The New York Times Mini Crossword for Wednesday, May 27, 2026, lands as the kind of mid-week grid that looks gentle on first glance and quietly rewards anyone who slows down for half a beat at 1 Across. A rare denomination of American paper money, a 94-foot blue mammal suspended from a Manhattan ceiling, a candy dispenser engineered in postwar Austria and a ballroom dance born in 18th-century Vienna all share the same five-by-five footprint today, and the crossings hold together with the kind of clean architecture that has turned the Mini into the most consistently played short-form word puzzle on the internet.

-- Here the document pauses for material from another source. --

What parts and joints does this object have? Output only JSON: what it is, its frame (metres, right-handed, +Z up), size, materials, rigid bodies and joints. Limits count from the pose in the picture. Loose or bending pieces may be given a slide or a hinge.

For anyone still staring at a half-finished grid, the full set of verified hints and answers for the May 27 puzzle sits below, organised exactly the way the board is built, Across first and Down second, so spoilers stay contained to the section a solver actually needs.
How the NYT Mini Crossword works
The Mini is the New York Times’ shortest daily crossword, a 5×5 grid designed for speed rather than endurance. Most regular solvers finish in under two minutes, and first-timers tend to wrap a Wednesday edition before their coffee cools. The puzzle is free to play with a Times account through the official Mini Crossword page, inside the NYT Games app, and within the Play tab of the main News app. Past puzzles remain available to Games and All Access subscribers.
New editions arrive on a consistent schedule. Weekdays and Saturdays drop at 10 p.m. Eastern the night before, while the Sunday puzzle posts earlier at 6 p.m. Eastern on Saturday. There is no streak counter the way Wordle keeps tally, but the built-in timer turns every solve into a quiet race against yourself or the friends sitting on your leaderboard. The Mini also pairs neatly with the rest of the Times Games lineup, and many regulars treat it as a warm-up before moving on to Connections, Strands, Spelling Bee and the full Crossword.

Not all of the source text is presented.